» **Your instructions**: Return every line of the data below that includes the string "handed".

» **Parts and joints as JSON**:
----

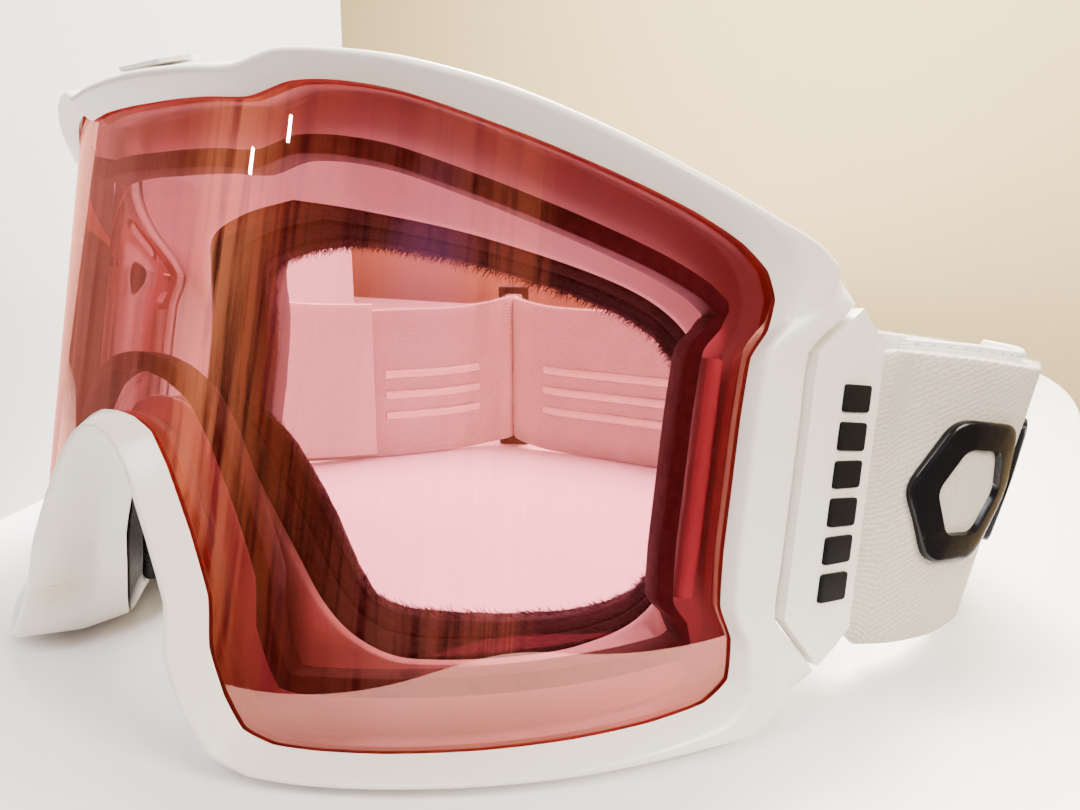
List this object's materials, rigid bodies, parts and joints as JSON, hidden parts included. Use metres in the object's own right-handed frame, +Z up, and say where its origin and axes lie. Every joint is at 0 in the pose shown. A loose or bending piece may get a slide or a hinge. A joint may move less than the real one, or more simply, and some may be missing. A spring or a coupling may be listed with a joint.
{
  "type": "ski goggles",
  "caption": "Wide wraparound ski goggles with a tinted curved lens, a padded face frame, pivoting strap outriggers and an adjustable elastic strap.",
  "frame": {"origin": "centre of the bounding box on the surface that the goggles stand on", "axes": "+X to the wearer's left, +Y from the lens towards the face, +Z up; the goggles lean back 11.5 degrees on their lower rim"},
  "size_m": [0.2118, 0.194, 0.1004],
  "materials": {
    "white_frame": "satin moulded polyurethane, soft highlights",
    "rose_lens": "polished rose polycarbonate with a thin mirror coating",
    "inner_lens": "polished clear acetate",
    "grey_foam": "open-cell foam, matte",
    "black_foam": "open-cell foam, matte",
    "black_fleece": "brushed fleece",
    "black_gloss": "glossy black",
    "cream_strap": "fuzzy woven elastic webbing",
    "silicone": "satin silicone",
    "steel_pin": "drawn steel"
  },
  "bodies": {
    "frame": {"brow_pad": "white_frame", "face_flange": "white_frame", "face_fleece": "black_fleece", "foam_base_layer": "grey_foam", "foam_middle_layer": "black_foam", "frame_shell": "white_frame", "grip_bead_lower_left": "silicone", "grip_bead_lower_right": "silicone", "grip_bead_middle_left": "silicone", "grip_bead_middle_right": "silicone", "grip_bead_upper_left": "silicone", "grip_bead_upper_right": "silicone", "hinge_lug_lower_left": "white_frame", "hinge_lug_lower_right": "white_frame", "hinge_lug_upper_left": "white_frame", "hinge_lug_upper_right": "white_frame", "hinge_pin_left": "steel_pin", "hinge_pin_right": "steel_pin", "inner_lens": "inner_lens", "lens_post_left": "white_frame", "lens_post_right": "white_frame", "lens_spacer_gasket": "grey_foam", "lower_vent_foam_left": "grey_foam", "lower_vent_foam_right": "grey_foam", "outer_lens": "rose_lens", "strap_badge_front_left": "black_gloss", "strap_badge_front_right": "black_gloss", "strap_badge_rear_left": "black_gloss", "strap_badge_rear_right": "black_gloss", "strap_inner_layer_left": "cream_strap", "strap_inner_layer_right": "cream_strap", "strap_left": "cream_strap", "strap_right": "cream_strap", "top_vent_foam": "grey_foam"},
    "outrigger_left": {"outrigger_left": "white_frame", "outrigger_inlay_left": "black_gloss", "strap_bar_left": "white_frame", "strap_end_left": "cream_strap"},
    "outrigger_right": {"outrigger_right": "white_frame", "outrigger_inlay_right": "black_gloss", "strap_bar_right": "white_frame", "strap_end_right": "cream_strap"},
    "slider": {"strap_slider": "black_gloss"}
  },
  "joints": [
    {"name": "outrigger_left_swing", "type": "hinge", "parent": "frame", "child": "outrigger_left", "pos_m": [0.07694, -0.0289, 0.03294], "axis": [0, 0.1994, 0.9799], "range_deg": [-6, 0]},
    {"name": "outrigger_right_swing", "type": "hinge", "parent": "frame", "child": "outrigger_right", "pos_m": [-0.09145, -0.0289, 0.03294], "axis": [0, 0.1994, 0.9799], "range_deg": [0, 6]},
    {"name": "strap_slider_slide", "type": "slide", "parent": "frame", "child": "slider", "axis": [-0.5101, 0.8601, 0], "range_m": [0, 0.012]}
  ]
}
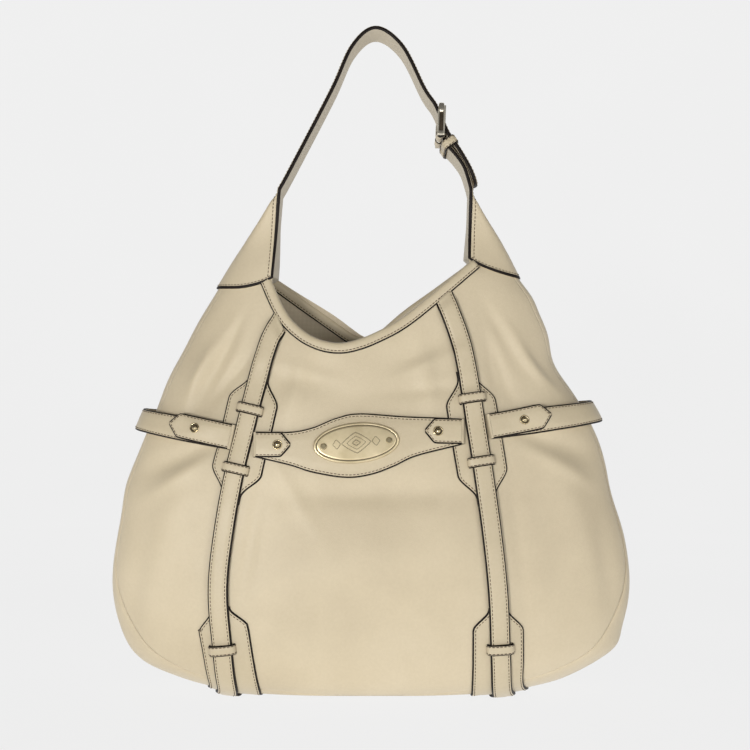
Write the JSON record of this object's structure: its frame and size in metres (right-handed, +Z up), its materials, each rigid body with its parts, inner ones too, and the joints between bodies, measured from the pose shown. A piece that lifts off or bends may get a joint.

----

» **Result of the exercise**:
List this object's materials, rigid bodies, parts and joints as JSON, hidden parts included. Use metres in the object's own right-handed frame, +Z up, and say where its origin and axes lie. Every joint is at 0 in the pose shown. A loose or bending piece may get a slide or a hinge. A joint may move less than the real one, or more simply, and some may be missing. A spring or a coupling may be listed with a joint.
Write the JSON record of this object's structure: its frame and size in metres (right-handed, +Z up), its materials, each rigid body with its parts, inner ones too, and the joints between bodies, measured from the pose shown. A piece that lifts off or bends may get a joint.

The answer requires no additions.